Every record must be repeated exactly, with no omission.

┄┄┄┄┄┄┄┄┄┄┄┄┄┄┄┄┄┄┄┄

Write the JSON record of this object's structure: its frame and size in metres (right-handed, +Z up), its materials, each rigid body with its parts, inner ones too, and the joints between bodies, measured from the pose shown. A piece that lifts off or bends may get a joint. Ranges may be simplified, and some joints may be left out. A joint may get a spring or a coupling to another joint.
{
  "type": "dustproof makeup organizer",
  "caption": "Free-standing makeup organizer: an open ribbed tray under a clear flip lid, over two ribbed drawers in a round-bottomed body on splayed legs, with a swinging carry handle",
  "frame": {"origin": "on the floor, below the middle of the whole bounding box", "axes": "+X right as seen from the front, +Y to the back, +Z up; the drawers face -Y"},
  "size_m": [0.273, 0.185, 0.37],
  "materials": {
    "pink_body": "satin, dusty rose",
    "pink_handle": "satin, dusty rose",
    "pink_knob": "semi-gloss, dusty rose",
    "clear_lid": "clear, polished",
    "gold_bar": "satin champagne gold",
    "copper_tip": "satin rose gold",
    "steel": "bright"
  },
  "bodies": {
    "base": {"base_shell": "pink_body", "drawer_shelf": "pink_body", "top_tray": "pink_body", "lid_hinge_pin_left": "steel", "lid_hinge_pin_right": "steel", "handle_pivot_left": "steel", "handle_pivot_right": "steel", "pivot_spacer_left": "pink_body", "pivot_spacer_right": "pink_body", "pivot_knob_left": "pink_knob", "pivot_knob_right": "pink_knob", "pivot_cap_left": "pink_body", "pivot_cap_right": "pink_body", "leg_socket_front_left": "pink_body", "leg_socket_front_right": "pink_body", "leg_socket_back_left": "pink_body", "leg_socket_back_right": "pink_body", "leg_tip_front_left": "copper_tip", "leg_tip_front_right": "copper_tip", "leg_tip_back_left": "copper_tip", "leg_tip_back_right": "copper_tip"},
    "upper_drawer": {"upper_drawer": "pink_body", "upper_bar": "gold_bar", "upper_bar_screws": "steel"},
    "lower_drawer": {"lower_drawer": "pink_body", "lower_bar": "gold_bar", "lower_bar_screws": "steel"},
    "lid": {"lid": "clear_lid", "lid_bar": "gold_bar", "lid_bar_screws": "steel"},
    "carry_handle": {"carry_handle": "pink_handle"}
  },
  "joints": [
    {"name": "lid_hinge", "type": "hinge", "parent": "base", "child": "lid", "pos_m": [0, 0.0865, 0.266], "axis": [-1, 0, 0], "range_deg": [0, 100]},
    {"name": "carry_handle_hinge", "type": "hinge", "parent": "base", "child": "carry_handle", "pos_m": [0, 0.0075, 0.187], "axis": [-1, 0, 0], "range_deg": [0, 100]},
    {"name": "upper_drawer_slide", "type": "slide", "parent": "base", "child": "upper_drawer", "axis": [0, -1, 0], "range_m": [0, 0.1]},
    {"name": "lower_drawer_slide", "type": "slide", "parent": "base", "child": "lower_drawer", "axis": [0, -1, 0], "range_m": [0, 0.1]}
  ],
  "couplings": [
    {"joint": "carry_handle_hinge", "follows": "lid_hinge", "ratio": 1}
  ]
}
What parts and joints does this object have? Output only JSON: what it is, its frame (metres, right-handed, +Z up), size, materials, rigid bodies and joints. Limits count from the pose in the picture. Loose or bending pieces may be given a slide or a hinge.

┄┄┄┄┄┄┄┄┄┄┄┄┄┄┄┄┄┄┄┄

__SOLUTION TO THIS EXERCISE__.
Write the JSON record of this object's structure: its frame and size in metres (right-handed, +Z up), its materials, each rigid body with its parts, inner ones too, and the joints between bodies, measured from the pose shown. A piece that lifts off or bends may get a joint. Ranges may be simplified, and some joints may be left out. A joint may get a spring or a coupling to another joint.
{
  "type": "dustproof makeup organizer",
  "caption": "Free-standing makeup organizer: an open ribbed tray under a clear flip lid, over two ribbed drawers in a round-bottomed body on splayed legs, with a swinging carry handle",
  "frame": {"origin": "on the floor, below the middle of the whole bounding box", "axes": "+X right as seen from the front, +Y to the back, +Z up; the drawers face -Y"},
  "size_m": [0.273, 0.185, 0.37],
  "materials": {
    "pink_body": "satin, dusty rose",
    "pink_handle": "satin, dusty rose",
    "pink_knob": "semi-gloss, dusty rose",
    "clear_lid": "clear, polished",
    "gold_bar": "satin champagne gold",
    "copper_tip": "satin rose gold",
    "steel": "bright"
  },
  "bodies": {
    "base": {"base_shell": "pink_body", "drawer_shelf": "pink_body", "top_tray": "pink_body", "lid_hinge_pin_left": "steel", "lid_hinge_pin_right": "steel", "handle_pivot_left": "steel", "handle_pivot_right": "steel", "pivot_spacer_left": "pink_body", "pivot_spacer_right": "pink_body", "pivot_knob_left": "pink_knob", "pivot_knob_right": "pink_knob", "pivot_cap_left": "pink_body", "pivot_cap_right": "pink_body", "leg_socket_front_left": "pink_body", "leg_socket_front_right": "pink_body", "leg_socket_back_left": "pink_body", "leg_socket_back_right": "pink_body", "leg_tip_front_left": "copper_tip", "leg_tip_front_right": "copper_tip", "leg_tip_back_left": "copper_tip", "leg_tip_back_right": "copper_tip"},
    "upper_drawer": {"upper_drawer": "pink_body", "upper_bar": "gold_bar", "upper_bar_screws": "steel"},
    "lower_drawer": {"lower_drawer": "pink_body", "lower_bar": "gold_bar", "lower_bar_screws": "steel"},
    "lid": {"lid": "clear_lid", "lid_bar": "gold_bar", "lid_bar_screws": "steel"},
    "carry_handle": {"carry_handle": "pink_handle"}
  },
  "joints": [
    {"name": "lid_hinge", "type": "hinge", "parent": "base", "child": "lid", "pos_m": [0, 0.0865, 0.266], "axis": [-1, 0, 0], "range_deg": [0, 100]},
    {"name": "carry_handle_hinge", "type": "hinge", "parent": "base", "child": "carry_handle", "pos_m": [0, 0.0075, 0.187], "axis": [-1, 0, 0], "range_deg": [0, 100]},
    {"name": "upper_drawer_slide", "type": "slide", "parent": "base", "child": "upper_drawer", "axis": [0, -1, 0], "range_m": [0, 0.1]},
    {"name": "lower_drawer_slide", "type": "slide", "parent": "base", "child": "lower_drawer", "axis": [0, -1, 0], "range_m": [0, 0.1]}
  ],
  "couplings": [
    {"joint": "carry_handle_hinge", "follows": "lid_hinge", "ratio": 1}
  ]
}
What parts and joints does this object have? Output only JSON: what it is, its frame (metres, right-handed, +Z up), size, materials, rigid bodies and joints. Limits count from the pose in the picture. Loose or bending pieces may be given a slide or a hinge.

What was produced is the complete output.